ESCRITO POR MARCUS BOEIRA | 12 ABRIL 2011
A existência de um órgão acima das disputas político-partidárias poderia ser um bom caminho para o desenvolvimento político e institucional de nosso sistema político.
Sabe-se que, diferentemente dos Estados Unidos, em que a separação tripartite dos Poderes representa um arranjo adequado de instituições para a sociedade americana, fortemente consensual em sentido social, o Brasil adentrou na era da axiologia constitucional sem um projeto coerente e racional de instituições políticas. Para a realidade americana, a tripartição de poderes aparece como um modelo de consagração histórica, existente desde a fundação do país e que, por isso, mostra-se extremamente adequado à realidade norte-americana, firmemente sustentada em princípios tais como o common law e o self-government, próprios da cultura anglo-saxônica.

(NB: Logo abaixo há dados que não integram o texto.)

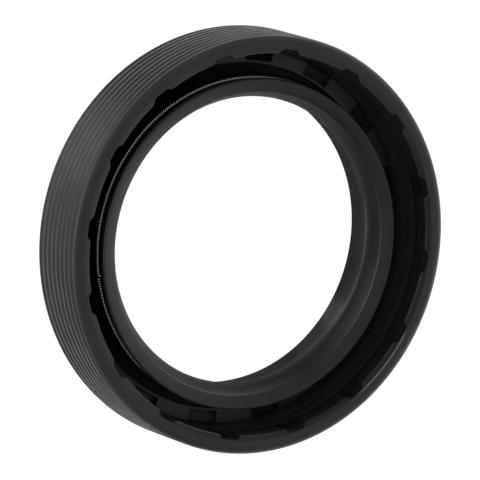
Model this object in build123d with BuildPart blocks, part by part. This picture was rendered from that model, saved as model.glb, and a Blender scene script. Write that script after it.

O self-government, enquanto princípio, refere que a sociedade americana é uma sociedade formada da base para o topo, isto é, uma sociedade que precede a formação do Estado, razão pela qual é uma sociedade fortemente detentora da capacitação para empreender projetos políticos e sociais a partir de si mesma, sem a necessidade de uma intervenção massiva do governo. Desta maneira, a tripartição de poderes, nos Estados Unidos, representa um modelo acidental de instituições políticas, uma vez que a maior parcela de poder é concentrada na própria sociedade e esta, organizada na base, possui condições sociais e políticas suficientes para controlar os poderes políticos, equilibrando-os.
A democracia social americana, de que falou TOCQUEVILLE, representa um modelo político em que o monopólio da legitimidade de poder e de controle não se situa dentre os poderes, mas na própria base social. A sociedade, assim, possui condições de controlar o poder e, ao assim proceder, vivenciar na prática a democracia constitucional. Em um certo sentido, é apropriado dizer que nos Estado Unidos, a sociedade, e não o Estado, é o verdadeiro centro de poder. Tanto é, que ROBERT DAHL chama tal sistema de Poliarquia.

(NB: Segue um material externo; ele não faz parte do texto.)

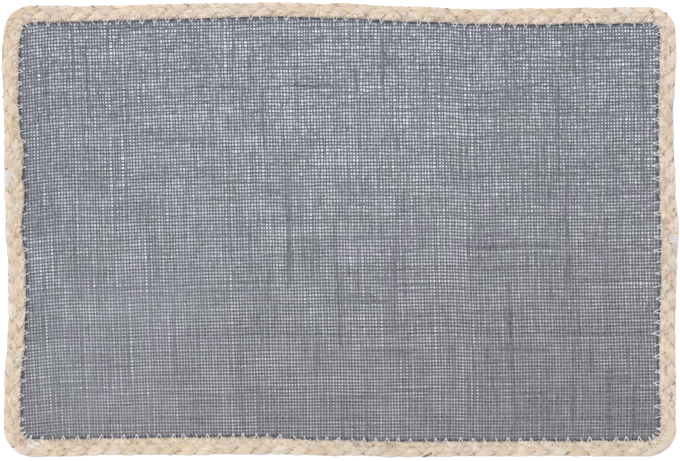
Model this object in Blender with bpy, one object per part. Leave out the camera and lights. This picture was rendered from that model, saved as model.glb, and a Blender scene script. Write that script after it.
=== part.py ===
"""Fabric placemat: an open-weave jute panel edged with two lengths of flat three-strand husk plait.

The mat lies flat, face up. +X runs along its long side, +Y across it, +Z out of its face.
The origin is on the surface that it lies on, under the middle of its outline.
"""
import bisect
import math

import bmesh
import bpy
import numpy as np

MM = 0.001

# Driving dimensions, in millimetres
MAT_LENGTH = 446.0          # mean outer length, without the edge's wander
MAT_WIDTH = 300.0           # mean outer width
CORNER_RADIUS = 18.0        # outer corners of the plait
PLAIT_HEIGHT = 4.7          # crown of a lobe above the table
LOBE_PITCH = 12.4           # from lobe to lobe along one edge of the plait
LOBE_DEPTH = 1.1            # how far the crease between two lobes lies below their crowns
LOBE_SCALLOP = 0.5          # how far the lobes stand out sideways from the creases, each way
CHEVRON_RUN = 9.3           # how far a strand travels while it crosses half the plait
LOBE_UNEVENNESS = 0.2       # share by which one lobe's relief differs from the mean
CLOTH_THICKNESS = 1.5
HEM_THICKNESS = 2.1         # two layers of cloth, pressed
HEM_WIDTH = 4.0
HEM_ROUND = 0.5             # the fold's rounding
HEM_STEP = 0.6              # how wide the step is from the hem down to the single cloth
SEAM_GAP = 0.3              # between pieces that are sewn edge to edge
JOIN_GAP = 0.3              # between the two plaits' ends
LEFT_JOIN_Y = 34.0          # where both plaits start, on the left side
RIGHT_JOIN_Y = -10.0        # where both plaits end, on the right side

# How each side of the border wanders. One row for each place measured along the side:
# (place along X or Y from the mat's middle, outer edge outside its mean line, width of the plait)
LEFT_SIDE = (
    (-125.0, 1.5, 11.9),
    (-100.0, 0.9, 11.5),
    (-75.0, -1.0, 11.9),
    (-50.0, -1.9, 11.8),
    (-25.0, -1.5, 12.2),
    (0.0, 0.3, 11.3),
    (25.0, 0.9, 14.0),
    (37.0, 1.0, 12.8),
    (51.0, 1.4, 14.2),
    (65.0, 1.2, 11.0),
    (88.0, 1.9, 10.4),
    (112.0, 2.6, 11.5),
)
TOP_SIDE = (
    (-200.0, -0.5, 11.0),
    (-150.0, -0.3, 10.2),
    (-100.0, 1.0, 10.1),
    (-50.0, 1.7, 9.6),
    (0.0, 1.0, 9.6),
    (50.0, -1.1, 10.3),
    (85.0, -2.7, 9.9),
    (125.0, -2.5, 10.6),
    (165.0, -1.8, 10.8),
    (200.0, -1.4, 10.8),
)
RIGHT_SIDE = (
    (125.0, 1.3, 11.6),
    (75.0, -0.6, 10.7),
    (25.0, 0.6, 11.4),
    (0.0, 2.6, 12.2),
    (-25.0, 1.6, 11.3),
    (-75.0, 0.6, 11.5),
    (-125.0, 1.3, 11.8),
)
BOTTOM_SIDE = (
    (200.0, 1.3, 11.2),
    (150.0, 1.0, 10.4),
    (100.0, 1.2, 10.6),
    (50.0, 1.7, 10.8),
    (0.0, 0.9, 10.8),
    (-60.0, -0.1, 12.0),
    (-100.0, 0.1, 11.9),
    (-150.0, 0.2, 11.5),
    (-200.0, 1.5, 12.1),
)

# The plait's cross-section. One row for each point, from the outer foot over the top to the inner foot:
# (place across, -1 at the inner edge to 1 at the outer; share of the full height; share of the lobe's relief)
SECTION = (
    (0.80, 0.00, 0.0),
    (1.00, 0.36, 0.3),
    (0.88, 0.76, 0.7),
    (0.56, 0.97, 1.0),
    (0.20, 0.98, 1.0),
    (0.00, 0.90, 0.4),
    (-0.20, 0.98, 1.0),
    (-0.56, 0.97, 1.0),
    (-0.88, 0.76, 0.7),
    (-1.00, 0.36, 0.3),
    (-0.80, 0.00, 0.0),
)

# One lobe in rows along the plait: 0 in the crease, 1 on the crown
LOBE_PROFILE = (0.0, 0.80, 1.0, 0.72)
ROWS_PER_LOBE = len(LOBE_PROFILE)

HALF_LENGTH = MAT_LENGTH / 2
HALF_WIDTH = MAT_WIDTH / 2
ARC = CORNER_RADIUS * math.pi / 2

# The mean outer line, clockwise from the left join, in straight runs and quarter turns:
# (length, start point, heading in degrees, whether it turns)
STRAIGHT_X = MAT_LENGTH - 2 * CORNER_RADIUS
STRAIGHT_Y = MAT_WIDTH - 2 * CORNER_RADIUS
LEFT_UP = HALF_WIDTH - CORNER_RADIUS - LEFT_JOIN_Y
OUTER_RUNS = (
    (LEFT_UP, (-HALF_LENGTH, LEFT_JOIN_Y), 90.0, False),
    (ARC, (-HALF_LENGTH, HALF_WIDTH - CORNER_RADIUS), 90.0, True),
    (STRAIGHT_X, (CORNER_RADIUS - HALF_LENGTH, HALF_WIDTH), 0.0, False),
    (ARC, (HALF_LENGTH - CORNER_RADIUS, HALF_WIDTH), 0.0, True),
    (STRAIGHT_Y, (HALF_LENGTH, HALF_WIDTH - CORNER_RADIUS), -90.0, False),
    (ARC, (HALF_LENGTH, CORNER_RADIUS - HALF_WIDTH), -90.0, True),
    (STRAIGHT_X, (HALF_LENGTH - CORNER_RADIUS, -HALF_WIDTH), 180.0, False),
    (ARC, (CORNER_RADIUS - HALF_LENGTH, -HALF_WIDTH), 180.0, True),
    (STRAIGHT_Y - LEFT_UP, (-HALF_LENGTH, CORNER_RADIUS - HALF_WIDTH), 90.0, False),
)
RUN_STARTS = [sum(run[0] for run in OUTER_RUNS[:i]) for i in range(len(OUTER_RUNS))]
PERIMETER = RUN_STARTS[-1] + OUTER_RUNS[-1][0]


def clear_scene():
    for item in list(bpy.data.objects):
        bpy.data.objects.remove(item, do_unlink=True)


def mean_line(distance):
    """Point and outward normal of the mean outer line, clockwise from the left join."""
    distance = distance % PERIMETER
    index = bisect.bisect_right(RUN_STARTS, distance) - 1
    _, start, heading, turns = OUTER_RUNS[index]
    along = distance - RUN_STARTS[index]
    angle = math.radians(heading)
    normal = (-math.sin(angle), math.cos(angle))
    if not turns:
        return (start[0] + along * math.cos(angle), start[1] + along * math.sin(angle)), normal
    centre = (start[0] - CORNER_RADIUS * normal[0], start[1] - CORNER_RADIUS * normal[1])
    angle -= along / CORNER_RADIUS
    normal = (-math.sin(angle), math.cos(angle))
    return (centre[0] + CORNER_RADIUS * normal[0], centre[1] + CORNER_RADIUS * normal[1]), normal


def edge_stations():
    """Every row of the four side tables as (distance clockwise from the left join, outer edge, width)."""
    rows = []
    for side, run, axis, sign in (
        (LEFT_SIDE, 0, 1, 1),
        (TOP_SIDE, 2, 0, 1),
        (RIGHT_SIDE, 4, 1, -1),
        (BOTTOM_SIDE, 6, 0, -1),
    ):
        start = RUN_STARTS[run] - sign * OUTER_RUNS[run][1][axis]
        rows += [((start + sign * place) % PERIMETER, outer, width) for place, outer, width in side]
    rows.sort()
    return rows


STATIONS = edge_stations()


def edge(distance):
    """Outer edge's offset and the plait's width, eased between the stations on both sides."""
    distance = distance % PERIMETER
    after = bisect.bisect_right([row[0] for row in STATIONS], distance) % len(STATIONS)
    low = STATIONS[after - 1]
    high = STATIONS[after]
    share = ((distance - low[0]) % PERIMETER) / ((high[0] - low[0]) % PERIMETER)
    ease = share * share * (3 - 2 * share)
    return low[1] + ease * (high[1] - low[1]), low[2] + ease * (high[2] - low[2])


def border_point(distance, across, outward=0.0):
    """A point of the border in plan. across is -1 at its inner edge and 1 at its outer edge."""
    point, normal = mean_line(distance)
    outer, width = edge(distance)
    offset = outer - width * (1 - across) / 2 + outward
    return point[0] + offset * normal[0], point[1] + offset * normal[1]


def finish_object(name, mesh_data, material):
    bmesh.ops.recalc_face_normals(mesh_data, faces=mesh_data.faces)
    mesh = bpy.data.meshes.new(name)
    mesh_data.to_mesh(mesh)
    mesh_data.free()
    mesh.materials.append(material)
    item = bpy.data.objects.new(name, mesh)
    bpy.context.scene.collection.objects.link(item)
    return item


def matt_material(name, colour, roughness):
    material = bpy.data.materials.new(name)
    material.use_nodes = True
    shader = material.node_tree.nodes["Principled BSDF"]
    shader.inputs["Base Color"].default_value = (*colour, 1.0)
    shader.inputs["Roughness"].default_value = roughness
    shader.inputs["Metallic"].default_value = 0.0
    return material


def add_ring(mesh_data, points):
    return [mesh_data.verts.new([value * MM for value in point]) for point in points]


def bridge(mesh_data, ring, other):
    """Quads between two closed rings of as many points."""
    for i, vert in enumerate(ring):
        j = (i + 1) % len(ring)
        mesh_data.faces.new((vert, ring[j], other[j], other[i]))


def plait(name, start, length, direction, material):
    """One length of plait.

    Its rows are swept back towards both edges, so that a crease runs along one row from the middle
    to an edge. The lobes of the two edges alternate. Both ends are cut square.
    """
    lobes = round(length / LOBE_PITCH)
    rows = lobes * ROWS_PER_LOBE
    step = length / rows
    spread = (1 - LOBE_UNEVENNESS, 1 + LOBE_UNEVENNESS)
    uneven = np.random.default_rng(lobes).uniform(*spread, (lobes + 2, 2))
    mesh_data = bmesh.new()
    rings = []
    for row in range(rows + 1):
        travel = row * step
        sweep = min(CHEVRON_RUN, travel / 2, length - travel)
        points = []
        for across, height, relief in SECTION:
            inner = across < 0
            phase = row + (ROWS_PER_LOBE // 2 if inner else 0)
            lobe = LOBE_PROFILE[phase % ROWS_PER_LOBE]
            amount = uneven[phase // ROWS_PER_LOBE, int(inner)]
            if across == 0:
                other_side = LOBE_PROFILE[(row + ROWS_PER_LOBE // 2) % ROWS_PER_LOBE]
                lobe = (lobe + other_side) / 2
            distance = start + direction * (travel - sweep * abs(across))
            scallop = LOBE_SCALLOP * amount * (2 * lobe - 1) * across ** 2
            if inner:
                scallop = -min(0.0, scallop)
            x, y = border_point(distance, across, scallop)
            z = PLAIT_HEIGHT * height - LOBE_DEPTH * amount * relief * (1 - lobe)
            points.append((x, y, max(z, 0.0)))
        rings.append(add_ring(mesh_data, points))
    for ring, other in zip(rings, rings[1:]):
        bridge(mesh_data, ring, other)
    mesh_data.faces.new(rings[0])
    mesh_data.faces.new(rings[-1])
    return finish_object(name, mesh_data, material)


def cloth_panel(material):
    """The woven panel: flat underneath, with a low step on its face where its edge is turned under."""
    count = 2 * round(PERIMETER / LOBE_PITCH)
    rings = (
        (SEAM_GAP, 0.0),
        (SEAM_GAP, HEM_THICKNESS - HEM_ROUND),
        (SEAM_GAP + HEM_ROUND, HEM_THICKNESS),
        (SEAM_GAP + HEM_WIDTH, HEM_THICKNESS),
        (SEAM_GAP + HEM_WIDTH + HEM_STEP, CLOTH_THICKNESS),
    )
    mesh_data = bmesh.new()
    built = []
    for inset, z in rings:
        points = []
        for i in range(count):
            x, y = border_point(i * PERIMETER / count, -1.0, -inset)
            points.append((x, y, z))
        built.append(add_ring(mesh_data, points))
    for ring, other in zip(built, built[1:]):
        bridge(mesh_data, ring, other)
    mesh_data.faces.new(built[0])
    mesh_data.faces.new(built[-1])
    return finish_object("cloth_panel", mesh_data, material)


clear_scene()
upper_length = sum(run[0] for run in OUTER_RUNS[:4]) + HALF_WIDTH - CORNER_RADIUS - RIGHT_JOIN_Y
lower_length = PERIMETER - upper_length
jute = matt_material("grey_jute", (0.23, 0.23, 0.26), 0.9)
upper_husk = matt_material("cream_husk_upper", (0.72, 0.60, 0.46), 0.6)
lower_husk = matt_material("cream_husk_lower", (0.70, 0.58, 0.45), 0.6)
cloth_panel(jute)
half_gap = JOIN_GAP / 2
plait("upper_plait", half_gap, upper_length - JOIN_GAP, 1, upper_husk)
plait("lower_plait", -half_gap, lower_length - JOIN_GAP, -1, lower_husk)
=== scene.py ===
import bpy
import numpy as np
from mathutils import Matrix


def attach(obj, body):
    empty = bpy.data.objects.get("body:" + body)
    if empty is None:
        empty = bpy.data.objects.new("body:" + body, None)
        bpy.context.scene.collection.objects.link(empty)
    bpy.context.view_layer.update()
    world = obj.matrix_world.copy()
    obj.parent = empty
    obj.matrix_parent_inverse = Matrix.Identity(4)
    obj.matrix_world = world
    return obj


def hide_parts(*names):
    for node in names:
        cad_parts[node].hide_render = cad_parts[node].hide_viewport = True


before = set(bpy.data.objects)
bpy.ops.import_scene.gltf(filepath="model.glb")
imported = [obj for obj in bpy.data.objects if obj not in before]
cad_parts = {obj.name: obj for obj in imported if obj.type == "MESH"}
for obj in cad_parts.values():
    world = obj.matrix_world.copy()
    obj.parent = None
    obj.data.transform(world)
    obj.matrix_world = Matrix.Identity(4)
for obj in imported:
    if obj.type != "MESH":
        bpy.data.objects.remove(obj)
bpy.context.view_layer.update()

MM = 0.001
rng = np.random.default_rng(446)

# ----------------------------------------------------------------------
# The view. The mat lies on a pale table and is seen from straight above, as wide as the photo shows it, in
# soft light from the upper left. The table glows a little, so that it stays white through the weave.

PHOTO_WIDTH = 680                 # pixels
MM_PER_PIXEL = 2 / 3              # on the plait's crowns
SENSOR = 36.0
VIEW_HEIGHT = 1203.0              # of the camera above the table
CROWN_HEIGHT = 3.0

camera_data = bpy.data.cameras.new("camera")
camera_data.sensor_width = SENSOR
camera_data.lens = SENSOR * (VIEW_HEIGHT - CROWN_HEIGHT) / (PHOTO_WIDTH * MM_PER_PIXEL)
camera = bpy.data.objects.new("camera", camera_data)
camera.location = (0.0, -MM_PER_PIXEL * MM, VIEW_HEIGHT * MM)
bpy.context.scene.collection.objects.link(camera)
bpy.context.scene.camera = camera
bpy.context.scene.view_settings.view_transform = "Standard"


def hex_colour(code):
    """An sRGB colour such as "d9c9b7" as linear red, green, blue and a full alpha."""
    srgb = np.array([int(code[i:i + 2], 16) for i in (0, 2, 4)]) / 255
    linear = np.where(srgb <= 0.04045, srgb / 12.92, ((srgb + 0.055) / 1.055) ** 2.4)
    return (*linear.tolist(), 1.0)


def add_node(tree, kind, inputs=(), **settings):
    """A node of the tree with its settings. inputs are (socket, value or the output that feeds it)."""
    node = tree.nodes.new(kind)
    for name, value in settings.items():
        setattr(node, name, value)
    for socket, value in inputs:
        if isinstance(value, bpy.types.NodeSocket):
            tree.links.new(value, node.inputs[socket])
        else:
            node.inputs[socket].default_value = value
    return node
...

Este forte caráter de autogoverno presente na sociedade americana é devido ao processo histórico que resultou na revolução americana, verdadeira fundação do país. A América foi formada por um processo de emigração de famílias inglesas que se organizaram socialmente, em comunidades coloniais. Os Estados Unidos não conheceram um passado feudal, o que afastou o país das heranças baseadas nos ideários sociais de estratificação e sustentação tradicional do poder. Por estas razões, o consenso na América não é um atributo das instituições políticas, mas uma função desempenhada pela própria sociedade americana que, por meio do consenso social e do alto grau de poder que concentra e controla efetivamente o poder político (poliarquia).
Sobre isto, CEZAR SALDANHA SOUZA JUNIOR demonstra que "nos Estados Unidos, a fonte sócio-política do poder está no povo, na comunidade. Lá a afirmação de que 'o poder emana do povo' não soa como simples princípio jurídico, um 'dever-ser' inscrito na Constituição, mas corresponde ao que foi, na realidade histórica, a formação americana. Conseqüentemente, o povo é politicamente forte em relação ao poder estatal que ele próprio criou".

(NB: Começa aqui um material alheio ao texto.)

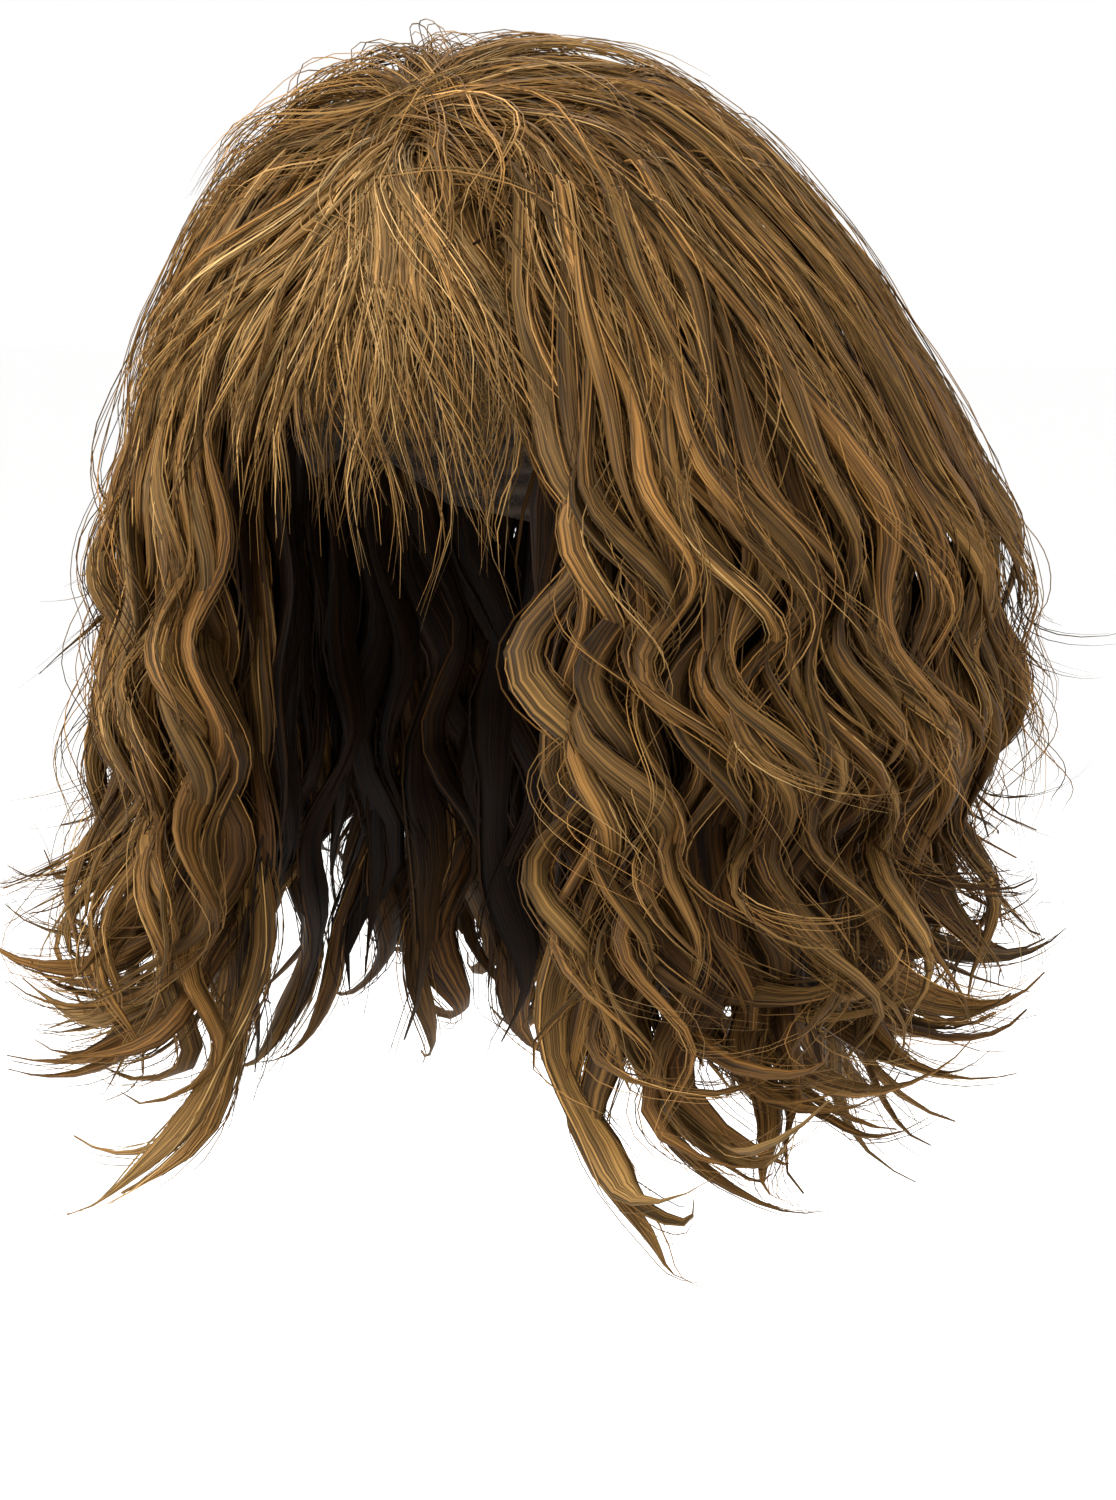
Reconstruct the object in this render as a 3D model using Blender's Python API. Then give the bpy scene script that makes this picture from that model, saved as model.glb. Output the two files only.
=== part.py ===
"""Long wavy wig: a net cap with a fringe, a crown tuft, and long layered waves at the sides and back.

Metres, +Z up. The wearer faces -Y, and the wearer's left is +X. The origin is the inner top of the cap,
where the wig sits on the head. An azimuth is 0 at the front, 90 at the wearer's left and 180 at the back.
"""

import math

import bmesh
import bpy
import numpy as np

# Cap
CAP_HALF_WIDTH = 0.077
CAP_HALF_LENGTH = 0.094
CAP_DEPTH = 0.105
CAP_WALL = 0.0015
BACKING_WALL = 0.0022
CLEARANCE = 0.0003

# Hair
WHORL_X = -0.012
WHORL_Y = -0.042
HAIR_HANG = 0.285
CROWN_LIFT = 0.036
FRONT_LIFT = 0.042
SIDE_LIFT = 0.101
LEFT_LIFT_SHARE = 0.96
BACK_LIFT = 0.054
WAVE_LENGTH = 0.072
WAVE_SWING = 0.011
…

Tais características da sociedade política americana são diametralmente diferentes da realidade brasileira. A formação de nossa sociedade ocorreu de modo distinto daquele sucedido entre os norte-americanos. No entanto, a partir de 1891, com a adoção do modelo republicano em território brasileiro, transportamos para nossa realidade as instituições consagradas nos Estados Unidos.
Tais instituições, em sua gênese, consistiam em dois pontos: primeiro, na adoção de um presidencialismo de estirpe norte-americana, em que as funções de chefia de estado e chefia de governo passariam, de imediato, a ser compreendidas em uma mesma pessoa que, ocupando o poder executivo (a presidência da república), exerceria duas funções distintas: a função de Estado e a função de Governo; o segundo ponto seria a transplantação de um arranjo tripartite de poderes, em que Executivo, Legislativo e Judiciário estariam em posições eqüidistantes e eqüipotentes, sem a presença de um poder acima destes para estabelecer o equilíbrio e a manutenção moderadora da integridade política.